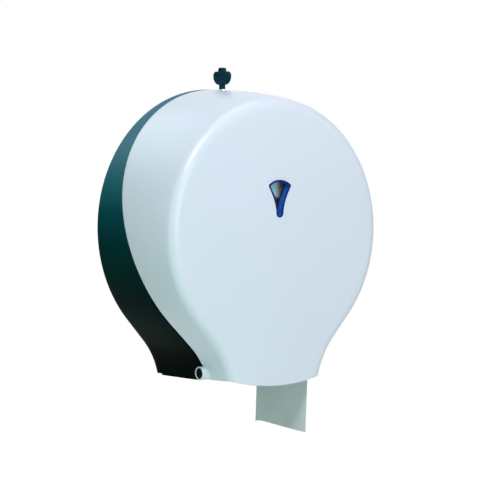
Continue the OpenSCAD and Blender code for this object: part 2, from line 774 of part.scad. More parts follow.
// Path of the tail in X and Z: off the roll on a tangent, round the bend, then straight down to its end
function leave_point(c) =
    let (r = roll_r + soft_gap + tail_t, a = atan2(c[1], c[0]) + acos(r / norm(c)))
    r * [cos(a), sin(a)];
function bezier(a, b, c, t) = lerp(lerp(a, b, t), lerp(b, c, t), t);
function unit(v) = v / norm(v);
// How far the free end's edge sags from its height at the wall side
function tail_sway(w) = 1.5 * w - 2.6 * sin(180 * sqrt(w)) * (1 - w);
function tail_path(w) =
    let (
        c = [tail_x - tail_twist * w, bend_z],
        start = leave_point(c),
        end = [c[0] - tail_lean, -case_drop - tail_hang - tail_sway(w)],
        a = c + bend * unit(start - c),
        b = c + bend * unit(end - c)
    )
    concat(
        [start, lerp(start, a, 0.5)],
        [for (i = [0:4]) bezier(a, c, b, i / 4)],
        [for (i = [1:3]) lerp(b, end, i / 3)]
    );
tail_rows = 6;
module paper_tail() {
    // Outer and inner face of the sheet at each row from the wall side to the front
    strip = [for (j = [0:tail_rows]) let (path = tail_path(j / tail_rows), n = len(path))
        [for (i = [0:n - 1])
            let (along = unit(path[min(i + 1, n - 1)] - path[max(i - 1, 0)]))
            [path[i], tail_t * [-along[1], along[0]]]]];
    n = len(strip[0]);
    row = [for (j = [0:tail_rows]) concat(
        [for (i = [0:n - 1]) let (p = strip[j][i][0]) [p[0], -lerp(roll_back, roll_front, j / tail_rows), p[1]]],
        [for (i = [n - 1:-1:0]) let (p = strip[j][i][0] - strip[j][i][1])
            [p[0], -lerp(roll_back, roll_front, j / tail_rows), p[1]]]
    )];
    color([0.62, 0.72, 0.68]) skin([for (j = [tail_rows:-1:0]) row[j]], strip = true);
}

// ---- Tear blades ----
blade_low = -case_drop + 0.2;
blade_front = hinge_depth + ear_r - blade_short;
blade_holes = [for (i = [0.25, 0.8]) [-lerp(blade_back, web_depth, i), blade_low + blade_h * 0.62]];
blade_screw_l = neck_x(hinge_z) - wall_t - ear_x;

module blade() {
    length = blade_front - blade_back;
    count = floor(length / tooth_pitch);
    side = length / count;
    difference() {
        along_x(ear_x - blade_t, ear_x) polygon(concat(
            [[-blade_back, blade_low + tooth_h], [-blade_back, blade_low + blade_h]],
            [[-blade_front, blade_low + blade_h], [-blade_front, blade_low + tooth_h]],
            [for (i = [0:count - 1]) each [
                [-blade_front + side * (i + 0.5), blade_low],
                [-blade_front + side * (i + 1), blade_low + tooth_h]]]
        ));
        for (p = blade_holes) blade_screw_head(p, run_gap);
    }
}
module blade_screw_head(p, g) {
    translate([ear_x - blade_t - eps, p[0], p[1]]) rotate([0, 90, 0])
        cylinder(r1 = small_head_r + g, r2 = small_screw_r + g, h = blade_t + 2 * eps);
}
module tear_blade_right() {
    color([0.75, 0.77, 0.8]) blade();
}
module tear_blade_left() {
    color([0.75, 0.77, 0.8]) mirror([1, 0, 0]) blade();
}
module blade_screws() {
    color([0.7, 0.72, 0.74]) both_sides() for (p = blade_holes) {
        blade_screw_head(p, 0);
        along_x(ear_x - blade_t / 2, ear_x + blade_screw_l - 0.5) translate(p) circle(small_screw_r);
    }
}

rear_housing();
front_cover();
window_lens();
window_retainer();
hinge_pin_left();
hinge_pin_right();
lock_sleeve();
lock_nut();
lock_plug();
lock_cam();
cam_screw();
key();
lock_catch();
catch_screws();
spindle();
spindle_screws();
friction_washer();
core_hub();
retaining_washer();
end_screw();
roll_core();
paper_roll();
paper_tail();
tear_blade_left();
tear_blade_right();
blade_screws();
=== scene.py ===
import math

import bmesh
import bpy
import numpy as np
from mathutils import Matrix, Vector

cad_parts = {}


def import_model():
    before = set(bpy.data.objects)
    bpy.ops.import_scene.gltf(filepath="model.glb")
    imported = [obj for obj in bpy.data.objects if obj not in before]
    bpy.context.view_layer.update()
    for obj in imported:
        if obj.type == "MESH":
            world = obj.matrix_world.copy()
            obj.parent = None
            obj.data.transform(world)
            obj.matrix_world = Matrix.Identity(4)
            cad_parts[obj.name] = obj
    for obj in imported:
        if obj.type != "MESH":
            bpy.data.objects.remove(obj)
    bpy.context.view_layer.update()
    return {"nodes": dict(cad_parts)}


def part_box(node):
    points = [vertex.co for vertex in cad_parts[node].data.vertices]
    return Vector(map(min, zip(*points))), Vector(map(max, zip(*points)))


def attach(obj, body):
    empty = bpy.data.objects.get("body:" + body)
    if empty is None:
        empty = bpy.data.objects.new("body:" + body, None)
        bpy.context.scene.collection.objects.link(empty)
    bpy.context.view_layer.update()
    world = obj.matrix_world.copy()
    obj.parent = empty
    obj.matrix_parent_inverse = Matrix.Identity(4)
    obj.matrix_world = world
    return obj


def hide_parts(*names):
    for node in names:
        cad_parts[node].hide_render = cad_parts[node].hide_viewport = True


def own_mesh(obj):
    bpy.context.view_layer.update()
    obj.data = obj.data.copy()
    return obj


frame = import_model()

nodes = frame["nodes"]
MM = 0.001


# ======== Sizes shared with the CAD model, in metres ========

HOUSING_LOW, HOUSING_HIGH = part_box("rear_housing")
CASE_R = HOUSING_HIGH.x
CASE_DEPTH = 114 * MM
DOME_H = 2 * MM
RIM_R = 9 * MM
SIDE_TAPER = 8.4 * MM
FRONT_DROP = 3 * MM
WALL_T = 2.5 * MM
PLATE_T = 3 * MM

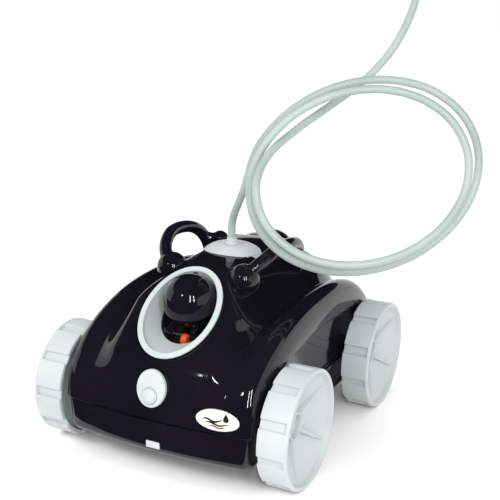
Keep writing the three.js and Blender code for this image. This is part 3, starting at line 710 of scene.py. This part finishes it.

-------------------------

_Exercise description:_ Please print exactly, and only, the lines from the line with "rear_housing();" to the line with "points = [vertex.co", both included.

_Solved problem:_
rear_housing();
front_cover();
window_lens();
window_retainer();
hinge_pin_left();
hinge_pin_right();
lock_sleeve();
lock_nut();
lock_plug();
lock_cam();
cam_screw();
key();
lock_catch();
catch_screws();
spindle();
spindle_screws();
friction_washer();
core_hub();
retaining_washer();
end_screw();
roll_core();
paper_roll();
paper_tail();
tear_blade_left();
tear_blade_right();
blade_screws();
=== scene.py ===
import math

import bmesh
import bpy
import numpy as np
from mathutils import Matrix, Vector

cad_parts = {}


def import_model():
    before = set(bpy.data.objects)
    bpy.ops.import_scene.gltf(filepath="model.glb")
    imported = [obj for obj in bpy.data.objects if obj not in before]
    bpy.context.view_layer.update()
    for obj in imported:
        if obj.type == "MESH":
            world = obj.matrix_world.copy()
            obj.parent = None
            obj.data.transform(world)
            obj.matrix_world = Matrix.Identity(4)
            cad_parts[obj.name] = obj
    for obj in imported:
        if obj.type != "MESH":
            bpy.data.objects.remove(obj)
    bpy.context.view_layer.update()
    return {"nodes": dict(cad_parts)}


def part_box(node):
    points = [vertex.co for vertex in cad_parts[node].data.vertices]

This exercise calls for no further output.